In the case of the South Beverly home, the roof partially blew off during Superstorm Sandy, and to this day, only a tattered blue tarp has been added. Weeds and overgrowth have overtaken the side and backyards. A pool – still covered from six years ago – is an annual mosquito breeding ground. Bats fly in and out. Raccoons patrol the grounds and, presumably, the interior, leaving their dead prey in neighboring yards.

Neighbors who have been able to look inside say mold is thickly caked on the walls.

Residents had been asking the township to intercede on their behalf on the topic of home for the six years it has been abandoned – much of that time owned by a bank – before the process was streamlined with the creation of the property maintenance board.

“It kind of drags on, but we’re moving forward,” Ducey said. “On our next agenda, the council will have the house, which will be demolished by the town.”

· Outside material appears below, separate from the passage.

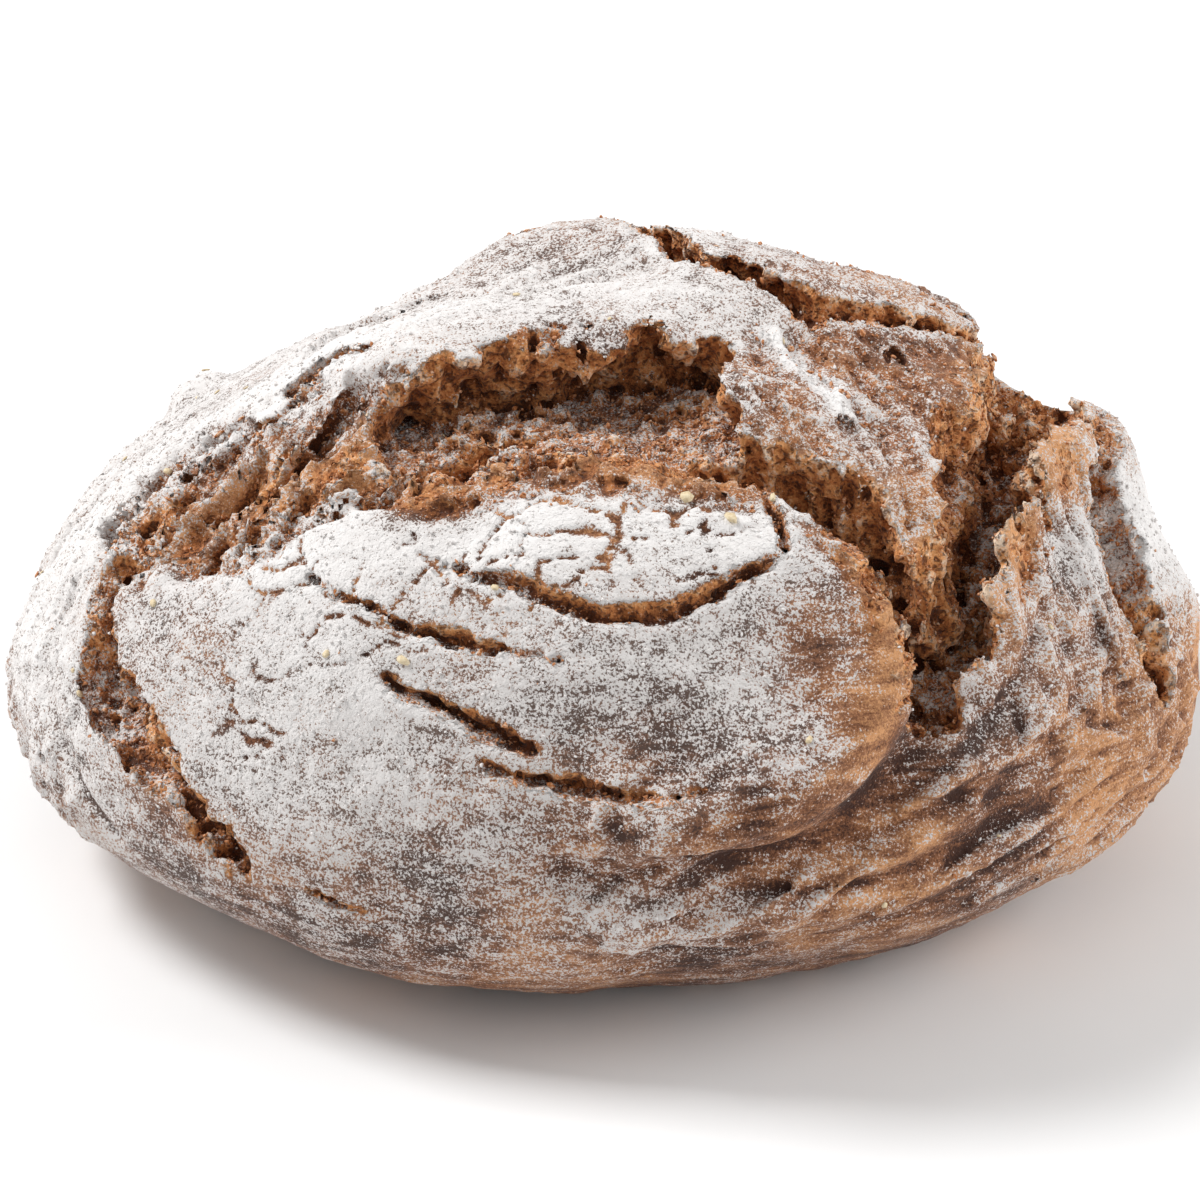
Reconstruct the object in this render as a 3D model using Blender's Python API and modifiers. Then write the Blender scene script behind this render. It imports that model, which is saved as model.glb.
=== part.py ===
"""A rustic rye loaf, 0.24 m across, as one closed solid.

The loaf is a round of dough that burst as it baked. It starts as a dome on a
rounded underside. Ridges lift the torn lips and lobes, and hollows let the
skin fall between them. The splits are wedges cut along curved routes, and the
three wide tears are pockets with a sloping floor. The base is flat, so that
the loaf stands still.

The loaf's middle is at x = y = 0, its front faces -Y and its base is at z = 0.
"""

import bmesh
import bpy
import numpy as np
from mathutils import Vector

NAME = "rye_loaf"
MM = 0.001  # every size and place below is in millimetres

# The plain loaf before it burst
HALF_WIDTH = 119.0
FRONT_REACH = 93.0
BACK_REACH = 116.0
BELLY_HEIGHT = 35.0  # the height at which the loaf is widest
RISE = 77.0  # from the belly to the top
SINK = 46.0  # from the belly to the underside, part of which the flat base cuts off
UNDERSIDE_POWER = 2.1  # 2 is an ellipse, more is fuller
TOP_POWER = 2.0

# Making the mesh
SPHERE_DETAIL = 6
CLEARANCE = 14.0  # how far the cutting shapes stand out of the crust
FOOT_SHARE = 0.4  # a split's width at its bottom, as a share of its width at the crust
REMESH_SIZE = 1.3
SMOOTHING = 1
LUMPS = ((32, 4.0), (12, 1.4))  # size and height of the crust's lumps
DECIMATE_RATIO = 0.046

CRUST_COLOUR = (0.52, 0.33, 0.20, 1.0)
CRUST_ROUGHNESS = 0.9

# Ridges (height above 0) and hollows (below 0): route over the crust, height, reach
RIDGES = {
    "front lobe": ([(-40, -62, 90), (-10, -66, 90), (22, -64, 90)], 2.0, 34),
    "front rim": ([(45, -54, 92), (52, -66, 81), (48, -80, 68), (34, -90, 60), (14, -94, 54)], 5.0, 10),
    "fold under the rim": ([(62, -72, 66), (50, -88, 52), (28, -98, 46)], -3.0, 9),
    "back slab": ([(-14, 44, 108), (8, 34, 112), (36, 24, 108), (58, 24, 100), (68, 26, 95)], 8.5, 19),
    "back lip": ([(24, 18, 112), (42, 16, 108), (60, 20, 102)], 3.0, 9),
    "top lip": ([(-42, -14, 105), (-28, -3, 110), (-6, -1, 112), (12, 2, 112), (22, 4, 110)], 5.0, 11),
    "fall behind the top": ([(-74, 28, 88), (-54, 44, 95), (-36, 52, 98)], -9.0, 22),
    "fall at the left": ([(-100, 14, 66), (-90, 38, 70), (-70, 58, 74)], -5.0, 24),
    "middle lip": ([(24, -28, 106), (40, -26, 103), (54, -38, 94), (66, -22, 95), (70, -4, 95)], 5.0, 12),
    "wall": ([(71, -52, 82), (74, -38, 87), (81, -22, 91), (89, -7, 88), (94, 8, 84)], 9.5, 8),
    "wall corner": ([(99, 10, 79), (99, 22, 75)], 12.0, 7),
    "wall's outer side": ([(99, 8, 78), (104, 2, 72), (108, -5, 66), (112, -12, 58)], 6.5, 10),
    "fall at the right": ([(114, 0, 62), (114, 30, 56)], -5.0, 12),
    "fall behind the gorge": ([(82, 50, 78), (94, 42, 70)], -8.0, 17),
    "end of the back slab": ([(82, 22, 93), (80, 34, 90)], -5.0, 8),
    "step behind the top": ([(-52, 84, 74), (-43, 80, 80), (-45, 62, 90)], -10.0, 13),
    "hollow of the foot": ([(8, -88, 4), (24, -92, 12), (42, -86, 6)], -4.0, 14),
    "right flank": ([(110, -30, 44), (113, 10, 44)], 2.5, 26),
    "front foot": ([(-30, -82, 12), (-8, -84, 10)], 1.5, 24),
    "left foot": ([(-100, -40, 30), (-84, -64, 24)], -1.0, 24),
}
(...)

A hearing is required before the council can vote on the home’s final fate.

  • Joseph Woolston Brick

    I wish the powers that be in Brick would go after all the abandoned businesses on Rt 88 East as forceful as they are going after the Sandy homes. Especially the gas stations that have been sitting empty for decades. It’s time for the town to use eminent domain, demolish the buildings and then auction off the properties. That part of RT 88 is starting to look like a ghetto, not something us Midstreams section residents are liking one bit. They should put extensive pressure on Lukoil who is still in business. I called Lukoil and they said they had a person who took over the station, had plans, especially for the store in the middle of the pumps and I was told Brick gave them so much grief with building permits and inspections they guy abandoned the plans to reopen, I actually talked to the guy, he said Brick was preventing him from doing anything and everything to improve the Lukoil site If this is true, why?

  • Mark Story Jenks

    That house in the photo is right next to me. The bank went ahead and got a structural engineer to say the house is still sound. Rumor has it they plan to put a new roof and siding on it. The roof was wide open for over two years before they even bothered to cover it. There is no way that house is structurally sound.
    They seem to be ignoring the township, and plan to go ahead and try to save it. I don’t see how it is possible, as the mold and mildew has penetrated right down to the core of the timbers.

  • Mark Story Jenks

    I hope the mayor and the Property Maintenance Board stick to their guns.

  • KMC

    It’s not just the homes that are abandoned. There are so many homes in my neighborhood that have gotten so run down. No one cuts their lawns. Trees are overgrown. They don’t take pride in their homes. People park their cars on the lawn. It’s awful. Brick is definitely not what it used to be.

    • Marley

      I agree 100 percent. I can’t believe that most people keep their garbage and recycling cans in their front yard. Some people keep them at the curb 24/7.

  • Frank Rizzo

    Tear them down. Clean up the lots and remove homes that will bring more school kids and worse..more rentals and landlords.

  • Chief Wahoo

    Looks like a Depression …..470 foreclosures. In just one little town. ……don’t believe what you are bring told by Christie. Obama. Ducey. Or any other public taker. …….WAKE UP !!

  • Chief Wahoo

    Dimon vs. Ducey. That’s not a fair fight ……I know who I would bet my foreclosed house on. ….the banks run this joint…..and that includes Bricktucky.

  • Frank Rizzo

    Crush them….clean up the town..lower our class room sizes…improve our school ratings with less kids…especially less section eight kids…and make the town into what Wall Twp is.